Are you a global asset?

Global experience is more important than education when it comes to succeeding in business, according to Anna Tavis, head of talent and development at Brown Brothers Harriman. If she is right, not only will the way global businesses are run change drastically, a different kind of people will be in charge. Devote 4 minutes to watching her explain her ideas to Harvard:

According to Anna Tavis, the requirements of today’s global market place has changed and the traditional success formula of education will no longer open up opportunities. It’s taken for granted that you are educated. But what else do you  have to offer?

Globalisation of talent

People looking for talent for global organisations are on the lookout for a different profile than in the past, she says and adds that they now recruit all over the world as opposed to only in the country their head office is located in. The same holds true for finding the next generation of leaders.

Head offices a thing of the past?

Speaking the local language and thoroughly understanding the culture of the market you work with is essential, if you wish to succeed in business around the world. And because of time differences the next generation of leaders will be spread around the world, as opposed to all working out of the head office.
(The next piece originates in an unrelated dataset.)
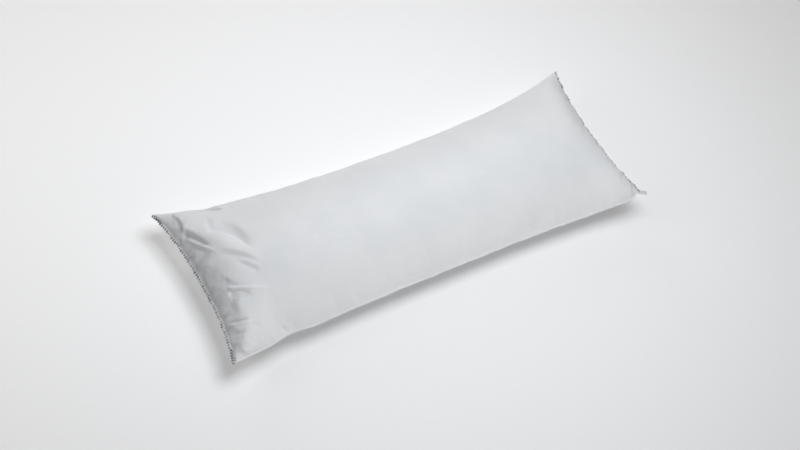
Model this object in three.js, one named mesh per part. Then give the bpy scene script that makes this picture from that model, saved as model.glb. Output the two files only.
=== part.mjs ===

This will initially put a lot of pressure on people in the head office. But there is no longer a need to have the entire top management in one location. We can work from anywhere in the world and provide the same kind of service, expertise and knowledge, with the added benefit of understanding the culture we work in, speak the language and  hence be better able to negotiate and succeed in business.

What do you think? Is she right that education is taken for granted and it’s your global experience that counts nowadays? Or do you believe it’s possible to understand how people on the other side of the world think, what drives and motivates them through education only? To what extent can you understand a culture you haven’t integrated in? Will having one head office gradually become a thing of the past? Is talent globalised? Will top management be spread around the world instead of in a head office? Are you better able to succeed in a country where you understand the culture? Or maybe you disagree with her and believe that the traditional reciepe for success i.e. education still holds? Or do you agree with her ideas and, if you are not already a global asset, will strive to become one?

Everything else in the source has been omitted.